By that time Armenian and Georgian historians had already been in a long struggle about several facts that differ in the history textbooks of the two countries.

For example, eighth-graders in Javakheti read in the Armenian history textbook that in 1918 their region was part of Armenia and became Georgian territory only after it was invaded by the Georgian army.

The next school year these pupils would learn from the Georgian history textbook that it was the Armenian side that invaded the region and “presented claims” for their homeland, which had been a part of Georgia.

One of the touchiest questions is when Armenians came to this region. Armenian historians insist that Javakheti was originally populated by Armenians, while Georgian researchers say the Armenians were resettled there by the Russian czar two centuries ago and that the only original ethnic group was Georgians.

Differences like these bring both educational and political problems to the ethnically sensitive region. Researchers and experts on the history of the area say they know of no research that has attempted to sort out and discuss the facts presented by Armenian and Georgian historians. Children in Javakheti get either the Georgian or Armenian slant on history.

Anaid Kasoyan, 16, will graduate next year from a school in Ninotsminda. Kasoyan said she is working particularly hard to master Georgian history for her graduation exams.

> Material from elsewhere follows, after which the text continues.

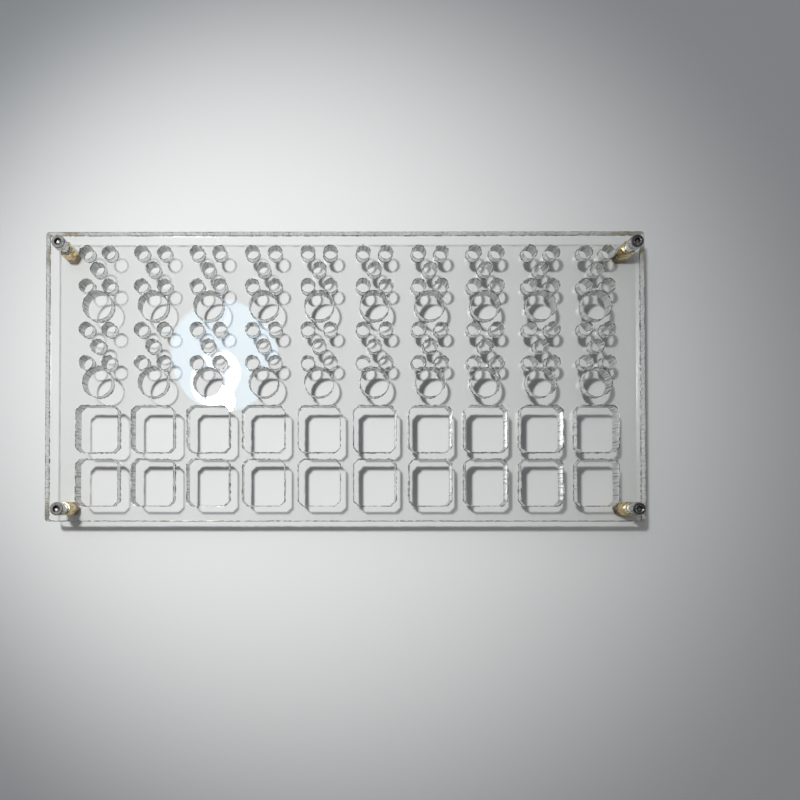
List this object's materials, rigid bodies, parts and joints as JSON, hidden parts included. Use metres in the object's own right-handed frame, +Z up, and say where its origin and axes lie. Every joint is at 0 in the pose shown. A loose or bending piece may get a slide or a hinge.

As for Armenian history, she said, “We never spent much time studying Armenian history. We don’t have many lessons on it and not all of us have a textbook.”

Simon Janashia, a former director of the national curriculum and assessment center, said the Georgian side has made two official proposals to the Armenian Education Ministry to start joint work and solve the differences, but neither was accepted.

Janashia said the ministry first proposed a commission of 10 Georgian and Armenian historians who would work out the differences.

“We were also ready to work on a combined history textbook that would reflect different points of view on controversial issues,” Janashia said. He acknowledged, however, that “It has never been a priority for us.”

Nune Vardanyan, a spokeswoman for the Armenian Education Ministry, said it did not receive any proposals from the Georgian side. She said the Armenian side was ready to start working jointly with its Georgian counterpart.

Teachers in Javakheti are trying to solve the problem themselves. They have asked their former pupils to find their old books and bring them to school.

“We need to learn Armenian history because we are all Armenians,” Pogosyan said, “This is what we all need to understand first of all.”

Kasoyan, the graduating student, said the Georgian history textbooks are written in a clearer and more interesting way. “That’s why when I answer questions from my teacher, I always refer to what’s written in the Georgian history textbook. But sometimes it gets too confusing and I don’t know what answer is true, which book I should refer to.”